→ **Set exercise**
Restate the opening lines of the material below word for word, stopping after the line that contains "still seen through".

→ **Supplied information**
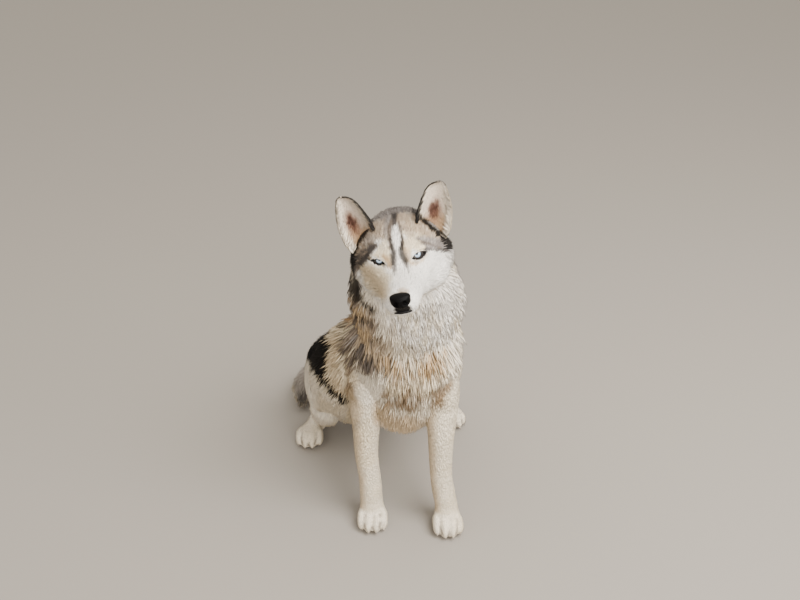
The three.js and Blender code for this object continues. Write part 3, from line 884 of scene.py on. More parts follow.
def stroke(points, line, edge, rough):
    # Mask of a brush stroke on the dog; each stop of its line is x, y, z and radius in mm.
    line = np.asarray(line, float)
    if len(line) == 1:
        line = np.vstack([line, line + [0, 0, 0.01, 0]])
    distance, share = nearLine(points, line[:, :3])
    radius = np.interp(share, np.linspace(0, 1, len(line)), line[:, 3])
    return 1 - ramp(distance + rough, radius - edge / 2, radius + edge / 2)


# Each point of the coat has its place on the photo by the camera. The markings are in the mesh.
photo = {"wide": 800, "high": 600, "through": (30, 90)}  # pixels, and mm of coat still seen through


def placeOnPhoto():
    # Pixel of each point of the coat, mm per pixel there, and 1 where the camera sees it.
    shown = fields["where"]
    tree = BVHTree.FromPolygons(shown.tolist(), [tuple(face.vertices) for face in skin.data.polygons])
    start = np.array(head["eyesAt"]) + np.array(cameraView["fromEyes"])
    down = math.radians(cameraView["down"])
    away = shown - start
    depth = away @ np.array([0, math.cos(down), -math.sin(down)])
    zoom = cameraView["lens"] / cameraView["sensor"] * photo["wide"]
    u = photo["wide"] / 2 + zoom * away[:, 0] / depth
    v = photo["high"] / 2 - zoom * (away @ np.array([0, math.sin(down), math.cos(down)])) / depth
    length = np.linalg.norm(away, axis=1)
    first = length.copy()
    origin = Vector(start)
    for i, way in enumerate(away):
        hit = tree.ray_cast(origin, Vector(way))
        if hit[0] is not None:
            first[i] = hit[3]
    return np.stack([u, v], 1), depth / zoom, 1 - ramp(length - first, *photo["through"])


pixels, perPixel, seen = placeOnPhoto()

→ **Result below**
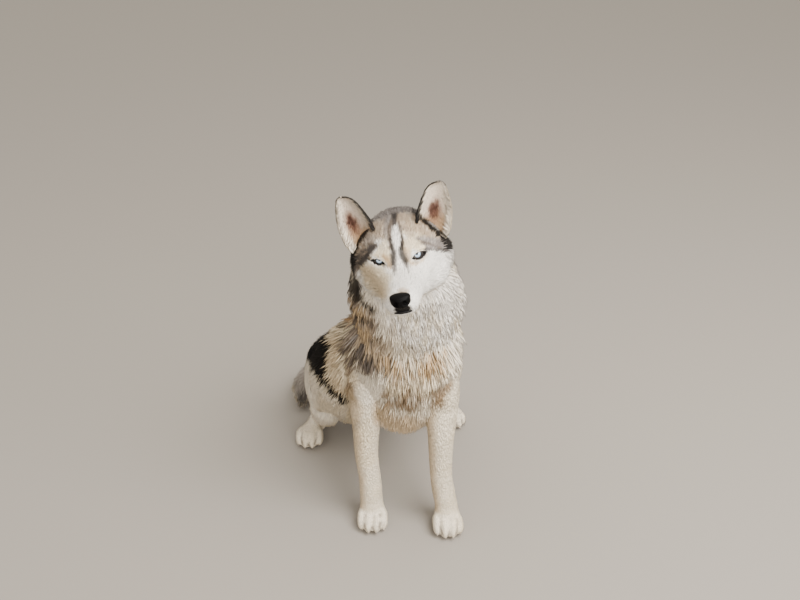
The three.js and Blender code for this object continues. Write part 3, from line 884 of scene.py on. More parts follow.
def stroke(points, line, edge, rough):
    # Mask of a brush stroke on the dog; each stop of its line is x, y, z and radius in mm.
    line = np.asarray(line, float)
    if len(line) == 1:
        line = np.vstack([line, line + [0, 0, 0.01, 0]])
    distance, share = nearLine(points, line[:, :3])
    radius = np.interp(share, np.linspace(0, 1, len(line)), line[:, 3])
    return 1 - ramp(distance + rough, radius - edge / 2, radius + edge / 2)


# Each point of the coat has its place on the photo by the camera. The markings are in the mesh.
photo = {"wide": 800, "high": 600, "through": (30, 90)}  # pixels, and mm of coat still seen through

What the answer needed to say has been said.